Columbia parents Isabel Guy and Duffy White of Connecticut echoed this sentiment as they enjoyed coffee and their daughter’s company on a crisp Saturday morning at the Hungarian Pastry Shop’s sidewalk café. “It’s very New York,” said Guy, mother of Sophia Guy-White, CC ’10. But would she continue to dine outside in December? “There would be a temperature at which it would be too cold.”
Café Swish doesn’t plan to keep its outdoor café open in the colder weather for that very reason. Larry, the restaurant’s manager, who declined to give his last name, explained that it will close its sidewalk café at the end of October, despite the new law. He added that the restaurant’s customers would not want to eat outdoors in the cold.

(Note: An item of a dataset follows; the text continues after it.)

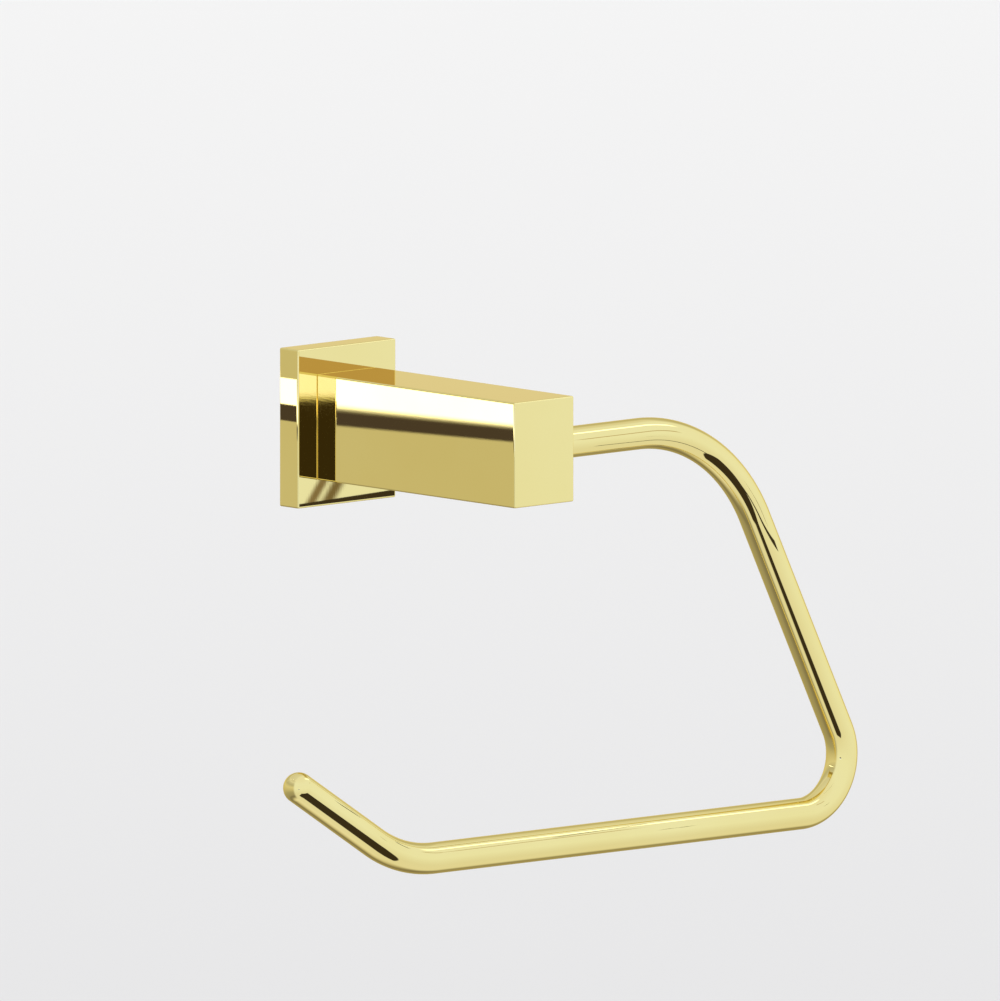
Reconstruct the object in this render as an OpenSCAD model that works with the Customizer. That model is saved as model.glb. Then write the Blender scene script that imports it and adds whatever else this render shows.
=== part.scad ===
// Toilet paper holder: a rectangular wall plate, a rectangular post and a bent roll bar that swings
// in the side of the post. Millimetres. The origin is the centre of the wall plate's back face, on
// the wall; +X is right, -Y is out of the wall and +Z is up. "Out" below is a distance from the wall.

/* [Wall plate] */
// Width of the wall plate
plate_w = 33; // [27:0.5:45]
// Height of the wall plate
plate_h = 39.8; // [38.8:0.1:56]
// Thickness of the wall plate
plate_t = 6.7; // [5.5:0.1:10]
// Rim around the recess in the back of the plate
plate_rim = 3; // [2.5:0.1:4]
// Face left in front of the recess
plate_face = 2.5; // [2:0.1:3.2]

/* [Post] */
// Width of the post
post_w = 20; // [16:0.5:28]
// Height of the post
post_h = 26.5; // [22:0.5:34]
// Length of the post, from the front of the plate
post_l = 72.8; // [45:0.1:110]
// Edge break on the plate and the post
edge_break = 0.4; // [0.2:0.1:0.8]

/* [Roll bar] */
// Diameter of the bar
bar_d = 8; // [6.5:0.5:10]
// Distance of the bar's axis behind the front of the post
bar_setback = 10; // [8:0.5:16]
// Upper corner of the bar, right of the post's centre
shoulder_x = 67.8; // [56:0.2:90]
// Lower right corner, right of the post's centre
knee_x = 118; // [98:1:150]
// Lower left corner, left of the post's centre
heel_x = 39.2; // [30:0.2:60]
// Drop from the upper leg to the lower bar
bar_drop = 100.2; // [80:0.2:130]
// Length of the upturned end, from its corner to the middle of its dome
tip_l = 40.6; // [30:0.2:55]
// Slope of the upturned end above level, in degrees
tip_rise = 32.2; // [20:0.2:45]
// Radius of the upper bend, at the middle of the bar
shoulder_r = 44; // [20:1:53]
// Radius of the lower right bend, at the middle of the bar
knee_r = 14; // [11.5:0.5:20]
// Radius of the lower left bend, at the middle of the bar
heel_r = 38; // [20:1:50]

/* [Swing] */
// How far the bar swings forward and up, in degrees
swing_front = 90; // [45:5:110]
// How far the bar swings back towards the wall, in degrees
swing_back = 20; // [5:1:30]
// Length of each bush
bush_l = 5; // [4:0.5:6]
// Wall of each bush
bush_wall = 1; // [0.8:0.1:1.5]
// Post left at the blind end of the bar's bore
bore_end_wall = 3; // [2:0.5:5]

/* [Wall fixing] */
// Thickness of the wall bracket
bracket_t = 3; // [2.5:0.1:4]
// Distance between the bracket's two wall screw holes
screw_spacing = 21; // [19:0.1:22.2]
// Diameter of the wall screw holes
wall_hole_d = 4.4; // [3.6:0.1:5.3]
// Diameter of the screw that holds the post
post_screw_d = 5; // [4:0.5:6]
// Length of the post screw's thread
post_screw_l = 14; // [10:1:25]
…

But Hungarian Pastry Shop manager Philip Binioris said that they have always kept tables outdoors throughout the year. Even in the winter, “If people want to sit out there, we have tables for them,” he said. “Yeah, you know, you need to smoke a cigarette.”
The number of restaurants with sidewalk cafés is at an all-time high—there are about 900 of them in the city. Tom’s Restaurant manager Mike Zoulis said the DCA’s new policy would likely affect his business and that he might consider opening an outdoor café of his own “if it’s a year-round thing.”
But in light of the city’s alleged desire to cut down on energy consumption, some are objecting to the new law on environmental grounds. Morgan Whitcomb, SEAS ’09, said the use of hundreds of portable gas heaters would “be a waste of natural gas.”
“Every little bit helps, and it’s not good for the city to overlook something like this,” she said.
DCA spokesperson Dina Roskin declined to comment on the subject.
Students have mixed reactions about whether they plan to take advantage of sidewalk cafés’ extended seasons. Rachel Vishnepolsky, CC ’10, said, “I like sitting alone outside and watching people watch me eat.”
But Nora Hirshmann, BC ’11, said, “Probably not. I had a bad experience when I was assaulted by a homeless man at an outdoor café. I don’t feel that they’re safe. I would rather just eat inside and enjoy my meal.”